As Evolving English explains, RP arrived in the late 1700s with the first grammar and pronunciation manuals and Dr Johnson's dictionary, published in 1755. "Correctness was becoming the watchword," Crystal says. "This was the beginning of the British Empire and that RP accent was put into the public schools and produced the civil servants and senior officers that took the language around the world. RP became the voice of English."
Many now believe that such "correctness" is misguided. Dan Clayton, a research fellow at University College London, exploring the way that grammar is taught in schools and encouraging teachers to incorporate informal language, points out that "one person's polite use of a non-sexist term is another person's example of 'PC gone mad'." He draws my attention to a comment on a newspaper website from Mick from Scunthorpe, complaining about a story on British urban slang. "Keep talking like that and see were [sic] it get's [sic] you," Mick wrote. "Muppets no wonder some kids are thick as to [sic] short planks."

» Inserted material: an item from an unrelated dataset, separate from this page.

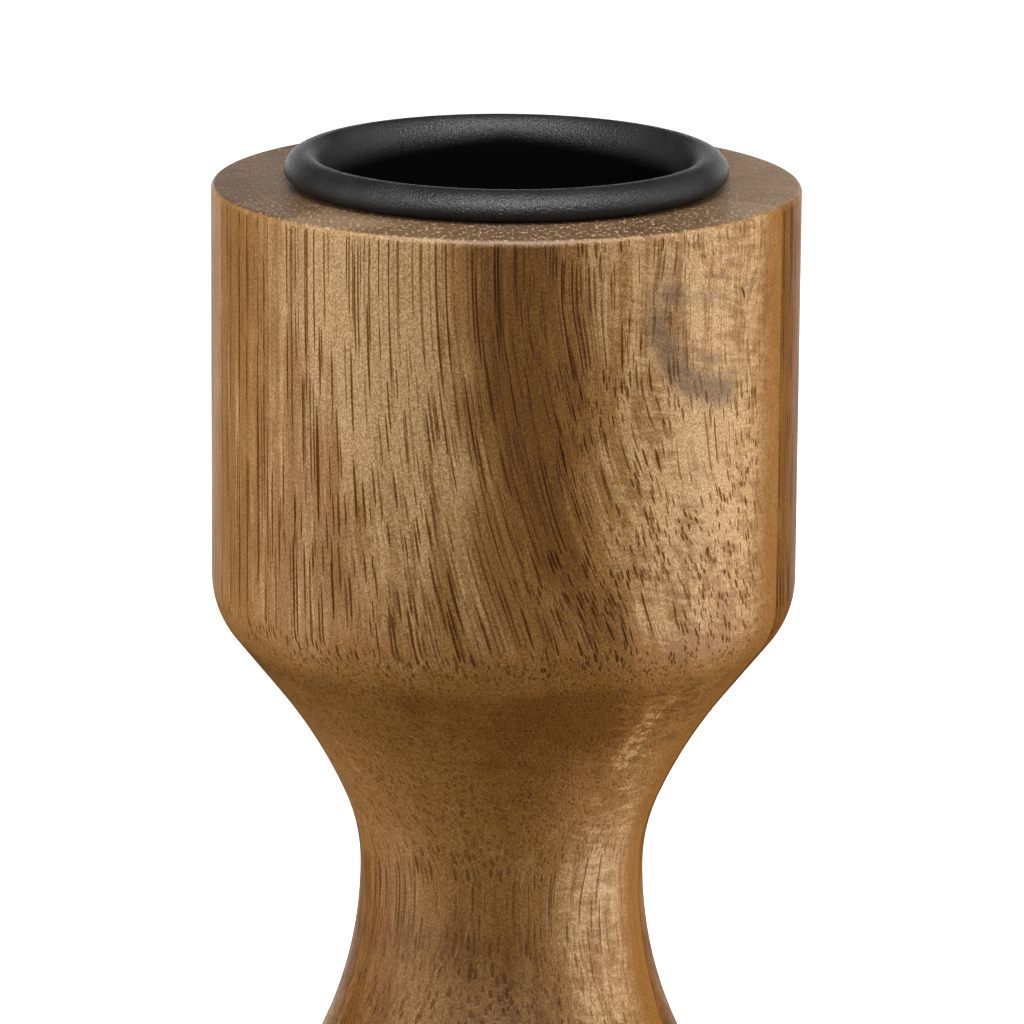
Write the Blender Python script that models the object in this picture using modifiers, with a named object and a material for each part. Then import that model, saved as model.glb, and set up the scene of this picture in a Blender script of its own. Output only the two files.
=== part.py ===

According to the poet Benjamin Zephaniah, there is little point in trying to police the English language. "I always describe the English language as like the weather; we know it's there, we argue about it and we know it's the weather, but it just keeps bloody changing." Zephaniah takes issue with those who see the greatest global tongue as a tool of cultural imperialism. "I completely disagree," he says. "People want to use it because it's a natural international language."
Whether English, with its two billion global speakers, continues to be the language of international discourse, is unclear. "Predicting the future of a language is to predict the future politics of society," Crystal says, noting that, in various scenarios, Chinese, Spanish or Arabic could become the global language.
What is certain is that English will continue to evolve, and that accents will survive as regional pride continues to manifest itself in language. Slang will invent new words and reinvent others from our distant past. And although English may lose its "th", we should not fink of zis as da end of t'world. It will still be English.